Which is to say, if you want to cover a media rumble, without regard to the facts, the Times is a good paper for you. But if you want the actual facts, ma'am (or mister), you will have to go elsewhere.

The Times is rather biased. It can't be trusted.

One amusing side note: Anderson Cooper had better give some thought to his little digs at Fox, because Fox can certainly dig back. And so Fox spokeswoman Irena Briganti showed that she had Cooper's number when she said of her--I mean him--in the Times, “Yet another cry for attention by the Paris Hilton of television news, Anderson Cooper.”

Ouch! Cooper has a perfect right to live his life anyway he wishes. But the golden rule of media applies even to him: If AC he wants people to be nice to him, he has to be nice in return.
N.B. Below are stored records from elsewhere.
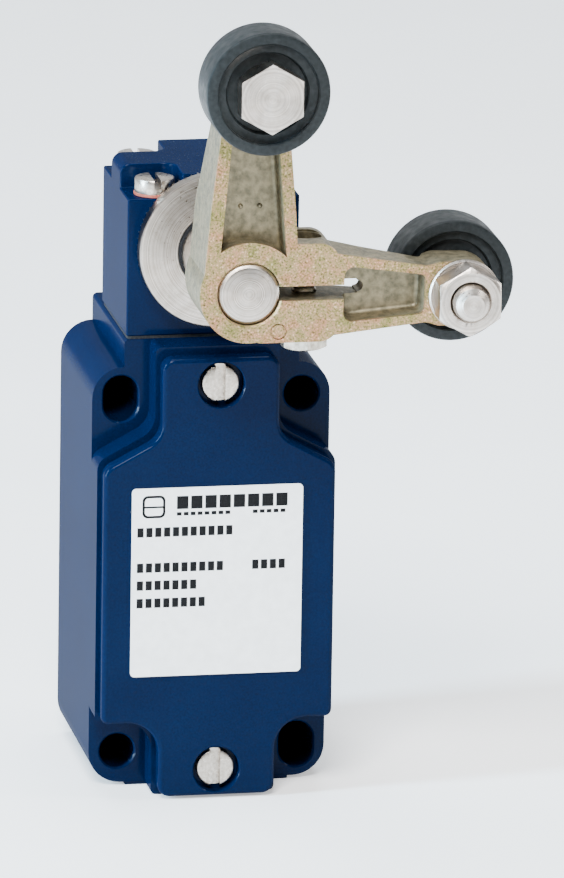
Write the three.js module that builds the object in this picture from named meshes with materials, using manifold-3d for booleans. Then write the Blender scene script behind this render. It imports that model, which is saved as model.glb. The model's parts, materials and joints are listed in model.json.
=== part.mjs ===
// Latching limit switch with a two-roller fork lever.
// Millimetres, +Z up. The front faces -Y and the rear mounting plane is Y = 0.
// The origin is the centre of the 30 x 60 mounting hole pattern on that plane.

import * as THREE from 'three';
import { mergeVertices } from 'three/addons/utils/BufferGeometryUtils.js';
import Module from 'manifold-3d';

const wasm = await Module();
wasm.setup();

// ---------------------------------------------------------------- driving dimensions

const COARSE = 12;
const MEDIUM = 20;
const FINE = 32;
const SPRING_STEPS = 10;
const WIRE_CURVE = 3;
// How far a cutting tool runs past the surface it opens, and how deep two fused solids are set into each other.
const OVERSHOOT = 2;
const OVERLAP = 0.2;
const RUNNING_GAP = 0.05;
const SCREW_GAP = 0.15;
const TAP_DEPTH = 1;
// Slot of a screw head, as shares of its radius and its height.
const SLOT = { half: 0.16, depth: 0.5 };

const HOLES = { x: 15, z: 30, radius: 2.9, slotHalf: 3.9, slotCorner: 2.89 };

const CASE = {
  halfWidth: 19.75,
  halfHeight: 35.4,
  cornerRadius: 5.3,
  earPlane: -31.5,
  rim: -37.2,
  floor: -3,
  collarHalf: 14.5,
  collarTop: 40,
  bossHalf: 13.7,
  base: -36,
};

// Outline of the raised front, the cover and the hollow behind it: a bottle with two shoulders.
const RAISED = {
  neck: 10.3, body: 19.75, top: 40, shoulderTop: 26.1, shoulderLow: 21,
  skirt: -23.2, bottom: -36, fillet: 5, corner: 0.6,
};
const COVER = {
  neck: 9.7, body: 19.2, top: 38.9, shoulderTop: 25.6, shoulderLow: 20.5,
  skirt: -22.7, bottom: -35.5, fillet: 5.2, corner: 2,
};
const GASKET = {
  neck: 9.1, body: 18.6, top: 38.3, shoulderTop: 25.1, shoulderLow: 20,
  skirt: -22.1, bottom: -34.9, fillet: 5.2, corner: 2,
};
const HOLLOW = {
  neck: 7.4, body: 16.9, top: 29.5, shoulderTop: 23, shoulderLow: 18.4,
  skirt: -20.4, bottom: -24, fillet: 3, corner: 1,
};

const COVER_BACK = -37.7;
const COVER_FRONT = -40.9;
const COVER_EDGE = 0.7;
const COVER_CURVE = 4;
const COVER_SCREW = {
  places: { upper: 34.3, lower: -31 },
  headRadius: 3.1, seatRadius: 3.85, headFront: -40, headBack: -38.5,
  shankRadius: 1.95, end: -29,
};
const LABEL = { left: -14.6, right: 13.7, low: -14.6, high: 17.3, corner: 0.6, thickness: 0.3 };

const CONDUIT = { radius: 9.3, y: -15.5 };

const HEAD = {
  halfWidth: 14.2, front: -31.5, back: -7.5, bottom: 40.5, side: 66.1, top: 67.6, chamfer: 1.6,
  gasketInset: 0.2,
};
const HEAD_SCREW = {
  x: 9.2, yFront: -28, yBack: -11, headRadius: 3.3, headTop: 66.4, headLow: 64,
  notchInner: 5.2, notchDepth: 7.8, notchCorner: 2.4, seat: 63.5, washerRadius: 3.45, shankRadius: 1.95, end: 32.5,
  slotHalf: 0.6, slotDepth: 1.1,
};
const CHAMBER = { radius: 9.6, front: -25.2, back: -13.8 };

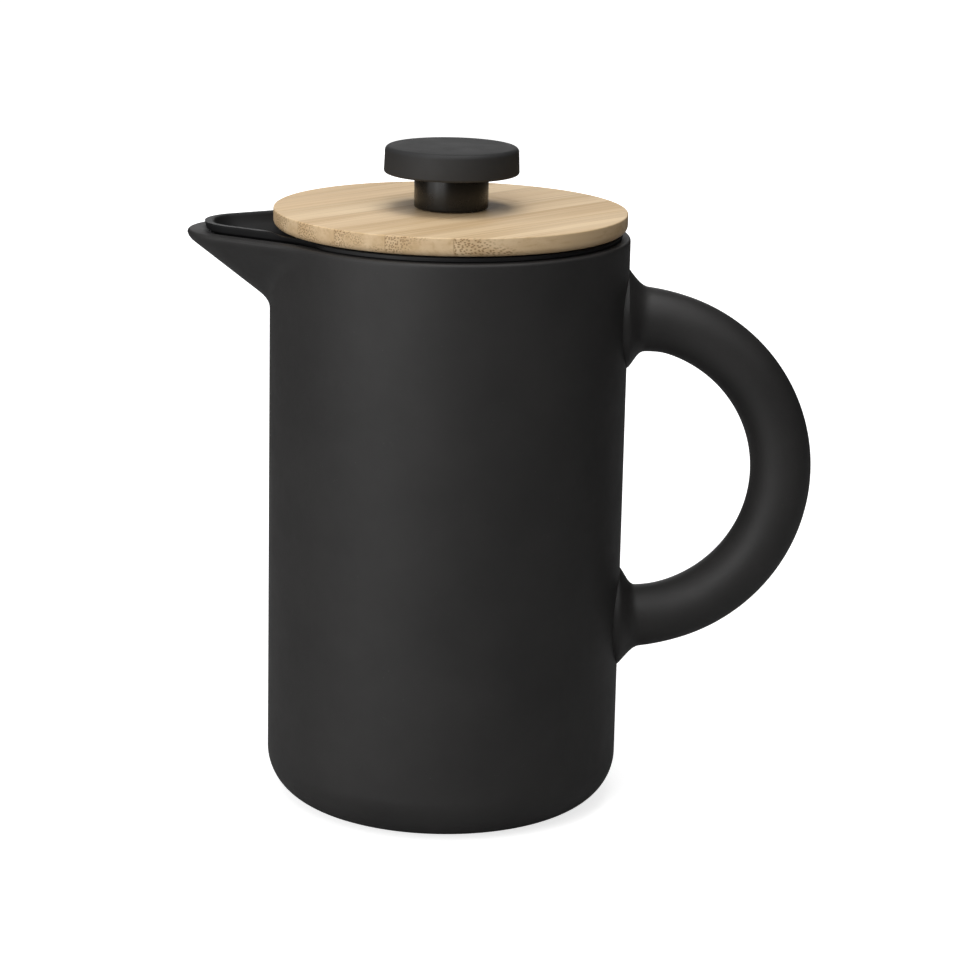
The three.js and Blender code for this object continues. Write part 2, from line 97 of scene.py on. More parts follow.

And slurring FNC isn't nice. AC might have the Times in his back pocket--although Briganti was quoted in the same edition of the Times, which shows that even the Gray Lady can't resist a good bitch-slapping. And in the meantime, the rest of the world, with access to different media voices, is likely to have a different opinion, based on a full airing of all the releveant information about the "360" man.